The Cultures of the People

From Firenze University Press Journal: Journal of Early Modern Studies (JEMS)

University of Florence
4 min readNov 1, 2022

Donatella Pallotti, University of Florence

Paola Pugliatti, University of Florence

The culture of the people is an ensemble of texts, themselves ensembles, which the anthropologist strains to read over the shoulders of those to whom they properly belong. There are enormous difficulties in such an enterprise … But to regard such forms as ‘saying something of something,’ and saying it to somebody, is at least to open up the possibility of an analysis which attends to their substance rather than to reductive formulas professing to account for them. As in more familiar exercises in close reading, one can start anywhere in a culture’s repertoire of forms and end up anywhere else. One can stay … within a single, more or less bounded form, and circle steadily within it. One can move between forms in search of broader unities or informing contrasts. One can even compare forms from different cultures to define their character in reciprocal relief. But whatever the level at which one operates, and however intricately, the guiding principle is the same: societies, like lives, contain their own interpretation. One has only to learn how to get access to them.

Clifford Geertz, from The Interpretation of Cultures,1973

  1. General Statements

Giacomo Leopardi, from Saggio sopra gli errori popolari degli antichi (An Essay upon the Popular Errors of People in Past Times), 1815It is mainly the common people, that is, the largest part of the human species, who are prone to absorbing errors and not easily disenchanted. Their small understanding is unable to comprehend the falsity of certain intimations and evaluate the evidence showing their falsity. Obstinate in their old customs, the common people are also persistent in their old opinions. Slaves by birth, they also choose to be slaves. The other classes of society, too, are deceived by the same errors, but these errors are called popular because they are especially rife among the common people. The history of popular errors, therefore, is the same thing as the history of prejudice.
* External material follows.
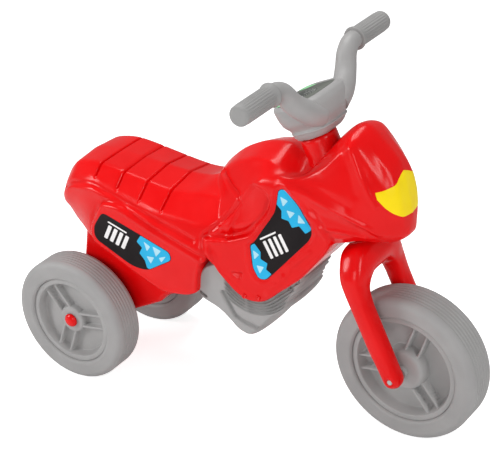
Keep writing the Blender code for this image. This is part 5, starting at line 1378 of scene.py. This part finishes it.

Carlo Ginzburg, from Il formaggio e i vermi (The Cheese and the Worms), 1976

The existence of different cultural levels within the so-called civilized societies is the premise of the discipline which has been variously defined as folklore, history of popular traditions, anthropology, or European ethnology. How-ever, the use of the term ‘culture’ to define the complex of attitudes, beliefs, behavioural codes, and so on, of the subordinate classes in a given historical period is comparatively recent and was borrowed from cultural anthropology. Only resorting to the notion of ‘primitive culture’ have we come to acknowledge that those people who were once paternalistically defined ‘the common people of civilized societies’ possessed a culture of their own. Thus, the bad conscience of colonialism has joined the bad conscience of class oppression. In this way, at least verbally, we have gone beyond not only the outdated notion of folklore as a mere collection of curious facts, but also the attitude of those who saw in the ideas, beliefs and world visions of the subaltern classes only a discordant mass made up by fragments of ideas, beliefs and world visions which had perhaps been elaborated centuries before by the dominant classes.

Umberto Eco, from Apocalittici e integrati (Apocalypse Postponed), 1964

Then Gutenberg invented movable type and the book was born. A serial object, which must adjust its language to the receptivity of a literate audience which by now had grown (and was growing more and more thanks to the book) and which was vaster than the readership of manuscripts. In addition, the book, by creating an audience, produced readers which were in turn going to condition the book itself.

The first popular printed books of the sixteenth century repeat, on a secular level and using more sophisticated typographical methods, the formula of the biblia pauperum. They were produced by small printing houses for itinerant booksellers and mountebanks to be sold to the common people at fairs and in the public squares. These chivalrous epics, laments about political events or about real-life stories, jokes, jests or fibs, were poorly printed and often lacked mention of the place and date of publication because they had the first characteristic of mass-culture: ephemerality. Furthermore, of the mass-produced object they shared the foremost connotation: they offer sentiments and passions, love and death, made-to-measure according to the effect which they mean to elicit in the reader. The titles of these stories already contain an advertising blurb and an explicit judgement on the story they announce, almost the advice on how to enjoy the story: Danese Ungieri, A pleasing and charming story of love and arms newly reprinted and augmented with the death of the giant Mariotto, which is not to be found in the other versions’; or, ‘A new tale of the cruel and pitiful case occurred in Alicante, of a mother who killed her own little son and fed a dog with his interiors and her husband with his limbs’ … Obviously, it is not possible to speak of mass culture in the sense we understand the term today: different were the historical circumstances, the relationship between the producers of those texts and the people, different was the divide between learned culture and popular culture, which was culture in the ethnological sense of the word.